The massive housing campaign mentioned above is but one example. Finance Ministry bureaucrats opposed water desalinization projects for years, arguing that they weren’t fiscally responsible. If elected ministers hadn’t forced the issue, Israel would now be facing a water catastrophe, just like its neighbors. Thanks to desalinization, the country today enjoys a water surplus, has doubled its exports of water to Jordan, and is now beautifully positioned to extend those exports as far as its new Gulf-state allies. Had the bureaucrats had their way, none of this would have happened.

The same is true of road development. Most large-scale road planning for Israel’s northern and southern periphery is held back by the Budgets Department for a supposed lack of feasibility. But the fact that there isn’t currently sufficient travel on existing roads to justify expanding them is precisely the reason why new roads need to be built. Only once the Galilee and the Negev are made more attractive for settlement and business development will settlement and business development occur.

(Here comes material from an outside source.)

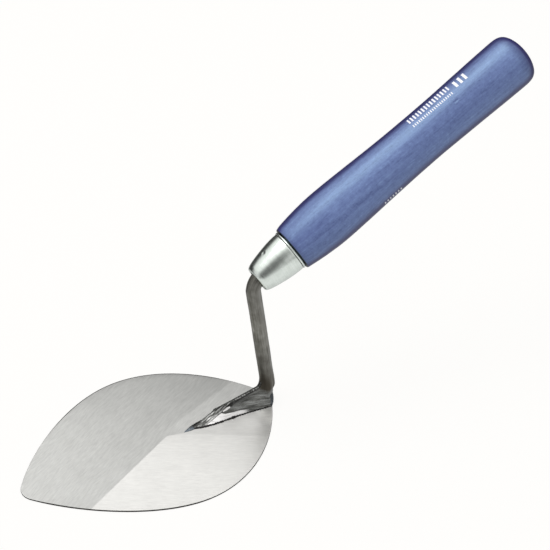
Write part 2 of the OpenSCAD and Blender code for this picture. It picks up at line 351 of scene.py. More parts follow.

These are not factors that fit the Budgets Department purview, nor should they be. It is for it and its staffers to sound a warning when government policy is being implemented irresponsibly; it is decidedly not for them to make that policy in the first place. That latter task is, for better or for worse, what we have elected officials for. When and if Israel’s bureaucrats go back to their core task of being “gatekeepers” and “bad boys” for halting financial negligence and abuse, they will truly be acting democratically and indispensably at the same time. Conversely, if the present trend continues, they will ultimately need to be dispensed with so that Israeli democracy can function properly.